Plato distinguished between opinion or common belief (doxa) and certain knowledge, and that’s still a workable distinction today: unlike “1+1=2” or “there are no square circles,” an opinion has a degree of subjectivity and uncertainty to it. But “opinion” ranges from tastes or preferences, through views about questions that concern most people such as prudence or politics, to views grounded in technical expertise, such as legal or scientific opinions.

You can’t really argue about the first kind of opinion. I’d be silly to insist that you’re wrong to think strawberry ice cream is better than chocolate. The problem is that sometimes we implicitly seem to take opinions of the second and even the third sort to be unarguable in the way questions of taste are. Perhaps that’s one reason (no doubt there are others) why enthusiastic amateurs think they’re entitled to disagree with climate scientists and immunologists and have their views “respected.”

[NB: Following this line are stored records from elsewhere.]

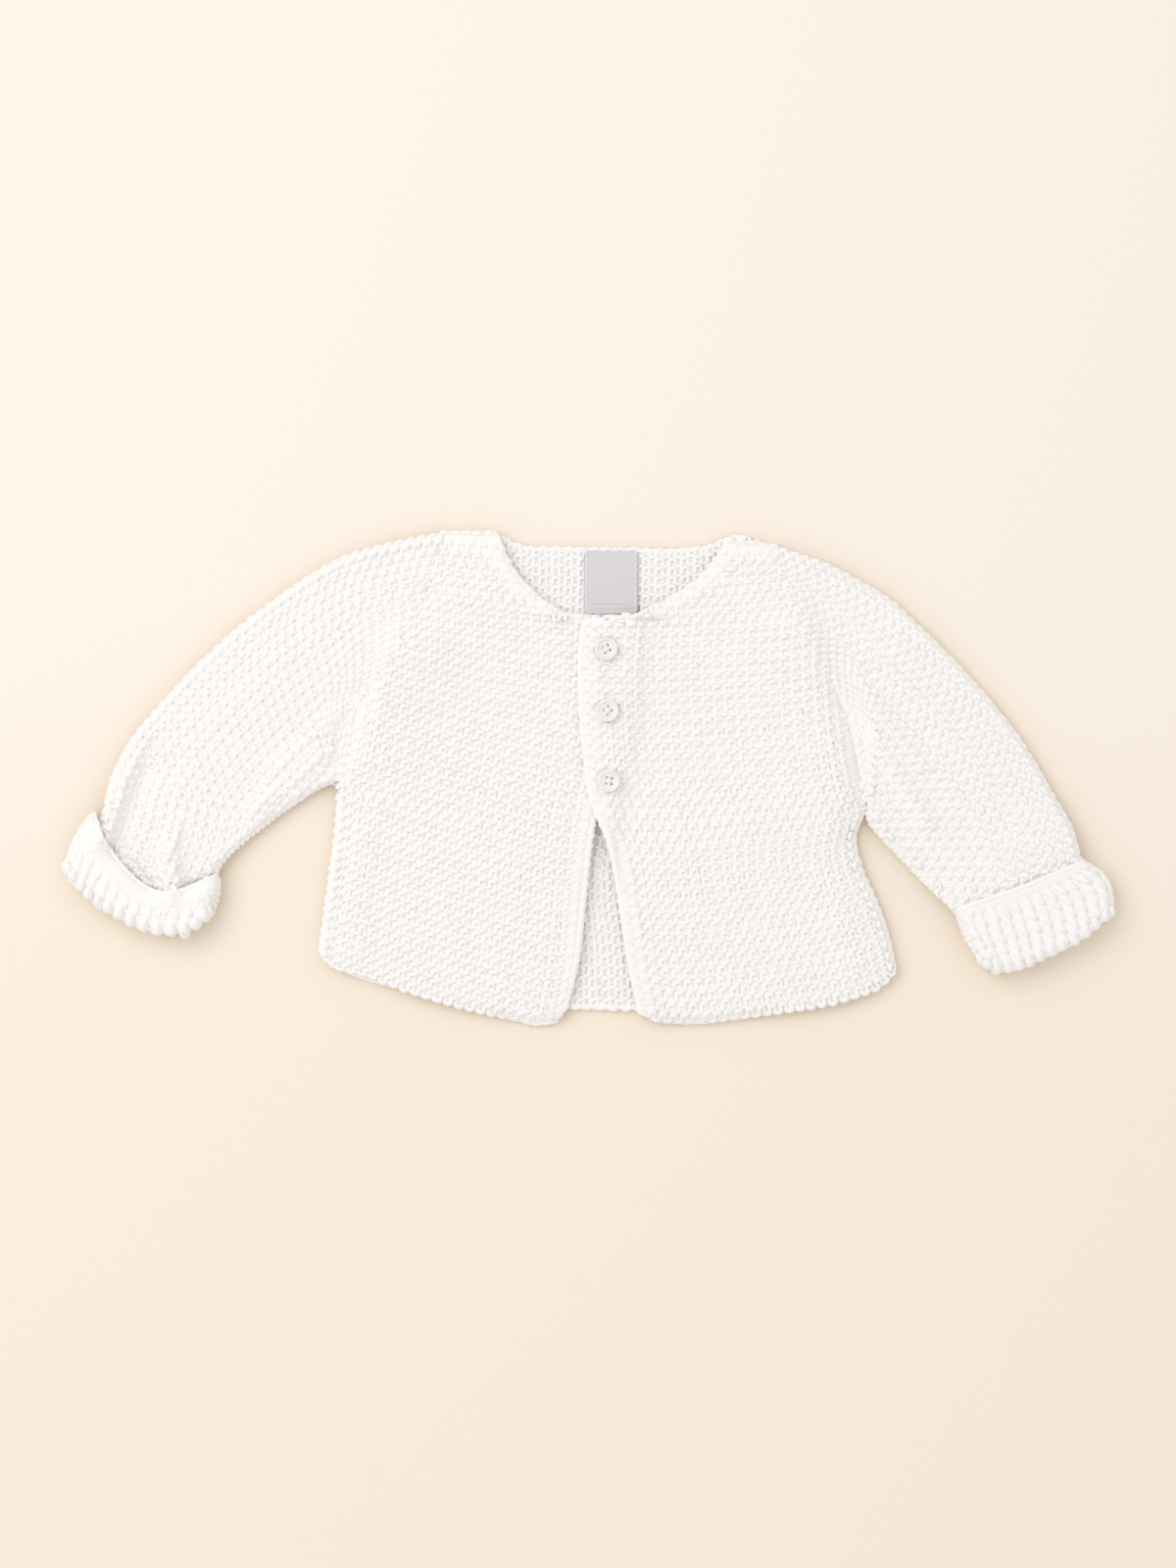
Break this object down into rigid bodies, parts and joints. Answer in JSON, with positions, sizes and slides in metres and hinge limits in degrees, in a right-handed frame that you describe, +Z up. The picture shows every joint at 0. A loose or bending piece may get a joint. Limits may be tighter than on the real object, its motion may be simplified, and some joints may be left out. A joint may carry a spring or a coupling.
{
  "type": "baby cardigan",
  "caption": "Baby's chunky garter-stitch cardigan laid flat, with kimono sleeves, turned-back cuffs, a round neck, and fronts buttoned near the neck that fall open below.",
  "frame": {"origin": "middle of the garment's outline, on the surface that it lies on", "axes": "+X towards the wearer's left sleeve, +Y from the hem to the neck, +Z up from the surface, out of the front"},
  "size_m": [0.5354, 0.2537, 0.0223],
  "materials": {
    "knit": "matte white cotton garter stitch",
    "label": "smooth pale grey woven label",
    "button": "white resin, softly polished"
  },
  "bodies": {
    "root": {"back": "knit", "front_right": "knit", "front_left": "knit", "sleeve_right": "knit", "sleeve_left": "knit", "label": "label", "button_1": "button", "button_2": "button", "button_3": "button"}
  },
  "joints": []
}
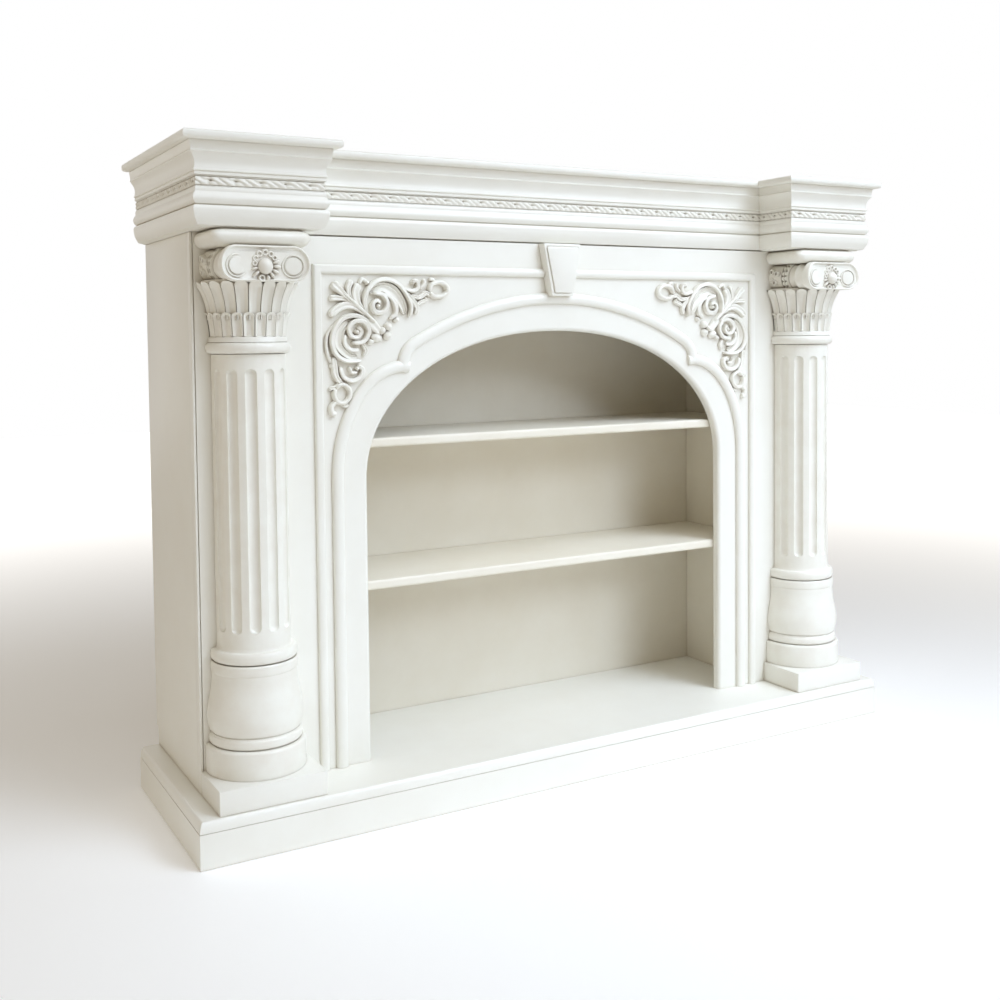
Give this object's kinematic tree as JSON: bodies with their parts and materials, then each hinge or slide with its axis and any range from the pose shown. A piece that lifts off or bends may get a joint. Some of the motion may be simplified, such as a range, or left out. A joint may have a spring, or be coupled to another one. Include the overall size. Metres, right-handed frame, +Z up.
{
  "type": "fireplace mantelpiece",
  "caption": "Painted mantelpiece with an arched, shelved recess between fluted half columns, under a breakfront cornice and mantel shelf",
  "frame": {"origin": "on the floor, under the middle of the bounding box of the whole piece (the slab's underside is at height 0)", "axes": "+X to the right as seen from the front, +Y from the front of the piece towards the wall behind it, +Z up"},
  "size_m": [1.5544, 0.4454, 1.2],
  "materials": {
    "base_slab_paint": "satin ivory lacquer on medium density fibreboard",
    "front_panel_paint": "satin ivory lacquer on medium density fibreboard",
    "back_board_paint": "satin ivory lacquer on board, inside the recess",
    "ceiling_board_paint": "satin ivory lacquer on board, inside the recess",
    "shelf_lower_paint": "satin ivory lacquer on board, inside the recess",
    "shelf_upper_paint": "satin ivory lacquer on board, inside the recess",
    "bed_moulding_paint": "satin ivory lacquer on medium density fibreboard",
    "carved_band_paint": "satin ivory lacquer on a moulded resin casting",
    "crown_moulding_paint": "satin ivory lacquer on medium density fibreboard",
    "top_board_paint": "satin ivory lacquer on medium density fibreboard",
    "keystone_paint": "satin ivory lacquer on a moulded resin casting",
    "cusped_moulding_paint": "satin ivory lacquer on a wooden moulding",
    "side_panel_left_paint": "satin ivory lacquer on medium density fibreboard",
    "side_panel_right_paint": "satin ivory lacquer on medium density fibreboard",
    "inner_wall_left_paint": "satin ivory lacquer on board, inside the recess",
    "inner_wall_right_paint": "satin ivory lacquer on board, inside the recess",
    "soffit_board_left_paint": "satin ivory lacquer on medium density fibreboard",
    "soffit_board_right_paint": "satin ivory lacquer on medium density fibreboard",
    "plinth_block_left_paint": "satin ivory lacquer on medium density fibreboard",
    "plinth_block_right_paint": "satin ivory lacquer on medium density fibreboard",
    "panel_bead_left_paint": "satin ivory lacquer on a wooden moulding",
    "panel_bead_right_paint": "satin ivory lacquer on a wooden moulding",
    "column_drum_left_paint": "satin ivory lacquer on a moulded resin casting",
    "column_drum_right_paint": "satin ivory lacquer on a moulded resin casting",
    "column_bulb_left_paint": "satin ivory lacquer on a moulded resin casting",
    "column_bulb_right_paint": "satin ivory lacquer on a moulded resin casting",
    "column_shaft_left_paint": "satin ivory lacquer on a moulded resin casting",
    "column_shaft_right_paint": "satin ivory lacquer on a moulded resin casting",
    "column_capital_left_paint": "satin ivory lacquer on a moulded resin casting",
    "column_capital_right_paint": "satin ivory lacquer on a moulded resin casting",
    "carved_corner_left_paint": "satin ivory lacquer on a moulded resin casting",
    "carved_corner_right_paint": "satin ivory lacquer on a moulded resin casting"
  },
  "bodies": {
    "root": {"base_slab": "base_slab_paint", "front_panel": "front_panel_paint", "back_board": "back_board_paint", "ceiling_board": "ceiling_board_paint", "shelf_lower": "shelf_lower_paint", "shelf_upper": "shelf_upper_paint", "bed_moulding": "bed_moulding_paint", "carved_band": "carved_band_paint", "crown_moulding": "crown_moulding_paint", "top_board": "top_board_paint", "keystone": "keystone_paint", "cusped_moulding": "cusped_moulding_paint", "side_panel_left": "side_panel_left_paint", "side_panel_right": "side_panel_right_paint", "inner_wall_left": "inner_wall_left_paint", "inner_wall_right": "inner_wall_right_paint", "soffit_board_left": "soffit_board_left_paint", "soffit_board_right": "soffit_board_right_paint", "plinth_block_left": "plinth_block_left_paint", "plinth_block_right": "plinth_block_right_paint", "panel_bead_left": "panel_bead_left_paint", "panel_bead_right": "panel_bead_right_paint", "column_drum_left": "column_drum_left_paint", "column_drum_right": "column_drum_right_paint", "column_bulb_left": "column_bulb_left_paint", "column_bulb_right": "column_bulb_right_paint", "column_shaft_left": "column_shaft_left_paint", "column_shaft_right": "column_shaft_right_paint", "column_capital_left": "column_capital_left_paint", "column_capital_right": "column_capital_right_paint", "carved_corner_left": "carved_corner_left_paint", "carved_corner_right": "carved_corner_right_paint"}
  },
  "joints": []
}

I have to agree. The statements “I like chocolate ice cream” and “I think the earth is 6000 years old” are both opinions all right, in a shallow and colloquial sense, but they are qualitatively different. That I respect your right to have your own taste in ice cream should not imply that I also grant you the privilege to ignore our shared reality. The author, Patrick Stokes, explains all this with examples from anti-vaxxers and climate change deniers, but it’s true for lots of phenomena.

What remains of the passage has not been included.